Perhaps what made Julian so popular was her down-to-earth nature. She, because of her illness (and thought to be impending death), allowed herself to be open to her experience. And she spoke and wrote of the experience with humility. She believed God had shown her what she needed to know. In her meditations on the revelations, she writes, “Now have I told you of fifteen revelations, as God granted to give them to my mind, renewed, I trust, by illuminations and touchings from the same Spirit who originally revealed them.” She states that the first revelation started at about four in the morning and they continued, one after the other, until three in the afternoon. When the fifteenth revelation ended, despite being given so much from her God and feeling no pain or distress while the revelations were shown, she began to feel her sickness again and cried, believing her God had left her. She says she began to sleep only to be accosted by what seem to be the devil coming to tempt her and test her faith. It is after this the sixteenth revelation was given to her. 

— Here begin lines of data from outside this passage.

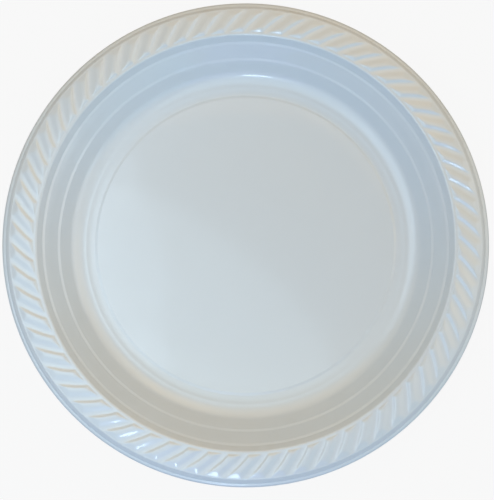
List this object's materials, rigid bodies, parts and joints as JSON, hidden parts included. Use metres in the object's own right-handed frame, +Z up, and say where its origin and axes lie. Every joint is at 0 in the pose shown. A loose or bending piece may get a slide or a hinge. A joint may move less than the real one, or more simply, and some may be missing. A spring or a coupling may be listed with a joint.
{
  "type": "plastic plate",
  "caption": "Round disposable dinner plate formed from thin glossy white plastic, with a sloping ribbed rim, a stepped lip and a flat floor.",
  "frame": {"origin": "centre of the plate on the plane that it rests on", "axes": "+Z up along the plate's axis; the ribs repeat around it, and +X crosses the rim near the middle of a rib"},
  "size_m": [0.22, 0.22, 0.0209],
  "materials": {
    "polystyrene": "thin glossy white sheet, slightly translucent"
  },
  "bodies": {
    "root": {"plate": "polystyrene"}
  },
  "joints": []
}
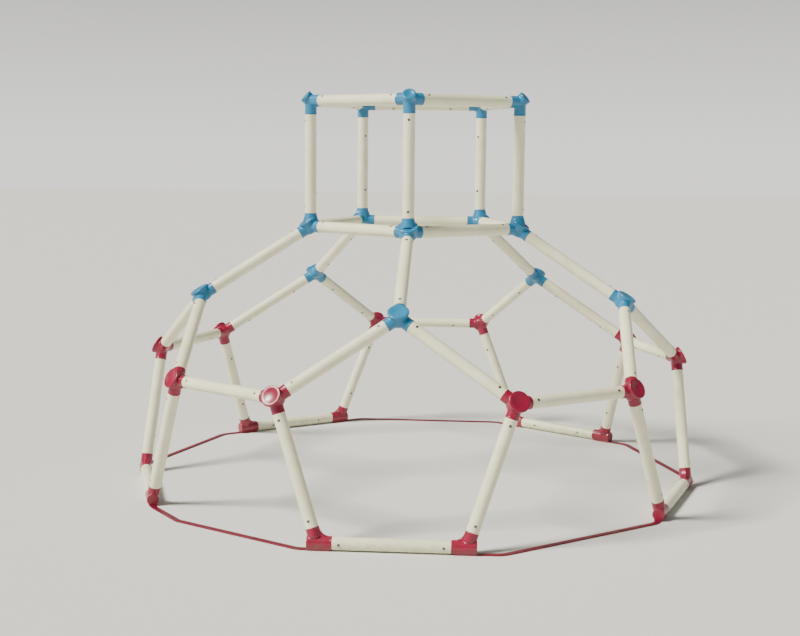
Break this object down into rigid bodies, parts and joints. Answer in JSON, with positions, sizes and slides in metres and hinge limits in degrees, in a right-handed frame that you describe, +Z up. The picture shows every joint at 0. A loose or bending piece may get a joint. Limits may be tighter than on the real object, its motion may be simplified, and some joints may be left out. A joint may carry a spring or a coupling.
{
  "type": "dome climber",
  "caption": "Ball-shaped climbing frame of plastic tubes plugged into round hubs, with a five-sided lookout cage on top and flat straps that tie its feet together.",
  "frame": {"origin": "on the ground at the centre of the dome's five-fold axis", "axes": "+Z up along the dome's axis, -Y towards the front, +X to the right seen from the front"},
  "size_m": [2.0418, 1.9603, 1.3879],
  "materials": {
    "tube_plastic": "extruded polyethylene, ivory, slightly glossy",
    "blue_plastic": "injection-moulded polypropylene, sky blue, semi-gloss",
    "red_plastic": "injection-moulded polypropylene, crimson, semi-gloss",
    "strap_coating": "flat steel bar, crimson powder coat, semi-gloss",
    "screw_steel": "zinc-plated pan-head screw"
  },
  "bodies": {
    "root": {"top_hub_front": "blue_plastic", "top_hub_right": "blue_plastic", "top_hub_back_right": "blue_plastic", "top_hub_back_left": "blue_plastic", "top_hub_left": "blue_plastic", "deck_hub_front": "blue_plastic", "deck_hub_right": "blue_plastic", "deck_hub_back_right": "blue_plastic", "deck_hub_back_left": "blue_plastic", "deck_hub_left": "blue_plastic", "crown_hub_front": "blue_plastic", "crown_hub_right": "blue_plastic", "crown_hub_back_right": "blue_plastic", "crown_hub_back_left": "blue_plastic", "crown_hub_left": "blue_plastic", "belt_hub_front_l": "red_plastic", "belt_hub_front_r": "red_plastic", "belt_hub_right_l": "red_plastic", "belt_hub_right_r": "red_plastic", "belt_hub_back_right_l": "red_plastic", "belt_hub_back_right_r": "red_plastic", "belt_hub_back_left_l": "red_plastic", "belt_hub_back_left_r": "red_plastic", "belt_hub_left_l": "red_plastic", "belt_hub_left_r": "red_plastic", "ground_joint_front_l": "red_plastic", "ground_joint_front_r": "red_plastic", "ground_joint_right_l": "red_plastic", "ground_joint_right_r": "red_plastic", "ground_joint_back_right_l": "red_plastic", "ground_joint_back_right_r": "red_plastic", "ground_joint_back_left_l": "red_plastic", "ground_joint_back_left_r": "red_plastic", "ground_joint_left_l": "red_plastic", "ground_joint_left_r": "red_plastic", "ground_strap_front": "strap_coating", "ground_strap_right": "strap_coating", "ground_strap_back_right": "strap_coating", "ground_strap_back_left": "strap_coating", "ground_strap_left": "strap_coating", "top_hub_spigots": "blue_plastic", "deck_hub_spigots": "blue_plastic", "crown_hub_spigots": "blue_plastic", "belt_hub_spigots": "red_plastic", "ground_joint_spigots": "red_plastic", "top_rails": "tube_plastic", "cage_posts": "tube_plastic", "deck_rails": "tube_plastic", "spokes": "tube_plastic", "shoulder_tubes_l": "tube_plastic", "shoulder_tubes_r": "tube_plastic", "belt_rails": "tube_plastic", "legs_l": "tube_plastic", "legs_r": "tube_plastic", "base_tubes": "tube_plastic", "top_rail_screws": "screw_steel", "cage_post_screws": "screw_steel", "deck_rail_screws": "screw_steel", "spoke_screws": "screw_steel", "shoulder_screws": "screw_steel", "belt_rail_screws": "screw_steel", "leg_screws": "screw_steel", "base_tube_screws": "screw_steel", "strap_screws": "screw_steel"}
  },
  "joints": []
}
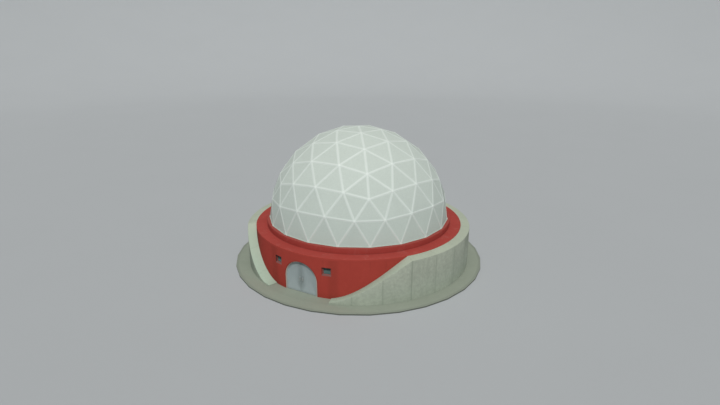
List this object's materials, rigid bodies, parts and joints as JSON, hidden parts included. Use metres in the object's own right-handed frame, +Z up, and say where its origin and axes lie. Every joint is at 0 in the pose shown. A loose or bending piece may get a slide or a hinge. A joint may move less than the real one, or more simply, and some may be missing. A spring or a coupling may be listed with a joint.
{
  "type": "radar dome building",
  "caption": "Geodesic radome on a low round building with an arched double door, hugged by a thick concrete ring wall with sloping ends, on a round plinth.",
  "frame": {"origin": "centre of the plinth's underside, on the dome's axis", "axes": "+Z up along the dome's axis, -Y out through the double door, +X to the right of someone who faces the door"},
  "size_m": [22.38, 22.38, 11.9703],
  "materials": {
    "plinth_concrete": "floated concrete",
    "red_render": "painted render",
    "roof_paint": "painted concrete",
    "concrete": "cast concrete",
    "frame_paint": "satin paint",
    "shell_paint": "matt gel coat",
    "door_frame_paint": "satin paint",
    "door_leaf_paint": "satin paint",
    "handle_steel": "brushed",
    "hinge_steel": "dull",
    "window_frame_paint": "satin paint",
    "window_glass": "clear"
  },
  "bodies": {
    "building": {"plinth": "plinth_concrete", "drum_wall_1": "red_render", "drum_wall_2": "red_render", "drum_wall_3": "red_render", "drum_wall_4": "red_render", "drum_wall_5": "red_render", "drum_wall_6": "red_render", "wall_left_of_door": "red_render", "wall_right_of_door": "red_render", "wall_over_door": "red_render", "roof_ring_1": "roof_paint", "roof_ring_2": "roof_paint", "roof_ring_3": "roof_paint", "roof_ring_4": "roof_paint", "dome_curb_1": "roof_paint", "dome_curb_2": "roof_paint", "ring_wall_1": "concrete", "ring_wall_2": "concrete", "ring_wall_3": "concrete", "ring_wall_4": "concrete", "ring_wall_5": "concrete", "ring_wall_6": "concrete", "ring_wall_7": "concrete", "ring_wing_left": "concrete", "ring_wing_right": "concrete", "dome_frame": "frame_paint", "dome_shell_1": "shell_paint", "dome_shell_2": "shell_paint", "dome_shell_3": "shell_paint", "dome_shell_4": "shell_paint", "dome_shell_5": "shell_paint", "door_frame": "door_frame_paint", "door_hinge_left_1": "hinge_steel", "door_hinge_left_2": "hinge_steel", "door_hinge_right_1": "hinge_steel", "door_hinge_right_2": "hinge_steel", "window_frame_left": "window_frame_paint", "window_frame_right": "window_frame_paint", "window_glass_left": "window_glass", "window_glass_right": "window_glass"},
    "left_leaf": {"door_leaf_left": "door_leaf_paint", "door_handle_left": "handle_steel"},
    "right_leaf": {"door_leaf_right": "door_leaf_paint", "door_handle_right": "handle_steel"}
  },
  "joints": [
    {"name": "left_leaf_hinge", "type": "hinge", "parent": "building", "child": "left_leaf", "pos_m": [-1.5, -8.924, 0.12], "axis": [0, 0, 1], "range_deg": [0, 100]},
    {"name": "right_leaf_hinge", "type": "hinge", "parent": "building", "child": "right_leaf", "pos_m": [1.5, -8.924, 0.12], "axis": [0, 0, -1], "range_deg": [0, 100]}
  ]
}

So many of Julian’s insights have a similar tone to the teachings of Theosophy and the spiritual path in general. Granted Julian was a lover of Jesus and clearly devoted to the religious life. But she also pushed the boundaries of the patriarchal setting she lived in. She refers to Christ as our mother because of the constant nurturing and forgiving nature of Christ. This was based on the visions she had of Jesus on the cross and the eventual meaning of all she was shown. She begs to know God’s meaning and is told, “Learn it well: love was his meaning. Who showed it to you? Love. What did he show you? Love. Why did he show it? For love. Hold yourself there and you shall learn and know more of the same. But you shall never know or learn any other thing there.”

The tone here rings similar to the words of H. P. Blavatsky in the Voice of the Silence. The Candidate is told that before the spiritual path can be tread, one must be of clean heart and know the difference between head learning and soul wisdom, in other words, the eye from the heart doctrine. It goes without saying that to truly walk in the divine, we must be the divine. We must learn to hold ourselves in that higher state to see things clearly and to always walk through the world seeing with a pure heart, not the physical eyes. As we continue to see from the perspective of deep love – unconditional, non-judgmental, embracing and expansive – we will learn more and know more of the same. That which we sow, we will reap. To do otherwise is pointless and worthless to our existence. 

So much of Julian’s doctrine is about love. She states that while she saw the head of Jesus bleeding profusely during one of her revelations, she understood six things. The fifth one being, “The one that made all things for love, by the same love keeps them, and shall keep them without end.” This is no different than the Theosophical teaching that all comes from the Divine, is maintained by the divine, and though is manifested in different forms, is still the Divine. Every sentient being holds the extraordinary energy that creates, maintains, and transforms all life. 

So often we do not see with our heart. We believe ourselves to be separate from that which cannot be taken out of us. Julian describes ignorance as “malice” and “wickedness.” She writes about the how the Devil or Fiend creates this and those without a stronger will allow the Fiend to work through them and they will suffer forever in hell. The same went for those who were baptized but led “unchristian” lives. Interestingly, she is shown that such a belief is untrue and that God is not a punisher or unforgiving, but loves one no matter their weakness or faults. This was so contrary to what the church professed that it took her by surprise. She writes, “Concerning all this, I had no other answer in any showing from our Lord God but this: ‘What is impossible to you is not impossible to me. I shall save my word in all things, and I shall make all things well.’” Such thinking falls more in line with Theosophical teachings. The “Word” is nothing more than the Wisdom, that divinity that is found in everything, even ourselves. All is well where Wisdom reigns.

During our most difficult times, we question whether there is anything greater than ourselves, and if there is, why are we made to suffer. The question “why” seems to be one that we as humans have asked since we could think rationally. For Julian, she came to realize that “because it is necessary for some souls to feel in this way; sometimes to be in comfort, and sometimes to fail and to be left to themselves. God wills that we know he keeps us securely in both good and bad times. And for the good of our soul, we are sometimes left to ourselves.” Our desire to feel “in the flow” of things, to feel connected to that which surrounds us, does not always last. And our longing for the experience brings us back to a weariness, a heaviness, that keeps us from being in the present moment. When we experience that lightness of being, it is very easy for the ego mind to step in and block the flow by telling us we are special. It seems no different during Julian’s time as it is now. In reality, we can never be apart from that which we are. Life events are nothing more than opportunities for growth and a chance to step into the experience of another being whom we see as different, but is actually oneself in a different form. Perhaps we need to remind ourselves that we are forever with the Divine and the Divine is forever with us. 

Knowing so little about the details of Julian’s physical life seems to have done justice to her insights. It leaves us with her teachings as a way to understand who she was as a person, and her experience as a way to understand ourselves if we put ourselves in her place. She lived during a time of great upheaval; in some ways, no different than today and yet her faith gave comfort to many. Do we have faith in that which comes to us unseen and unasked for? Do we make it part of our life? Are we willing to use our own inner spiritual guidance as a way to possibly comfort others? And most importantly, do we believe that the Divine is love? When treading our own spiritual path, these are questions we might want to keep in mind. Perhaps Julian’s teachings can guide us.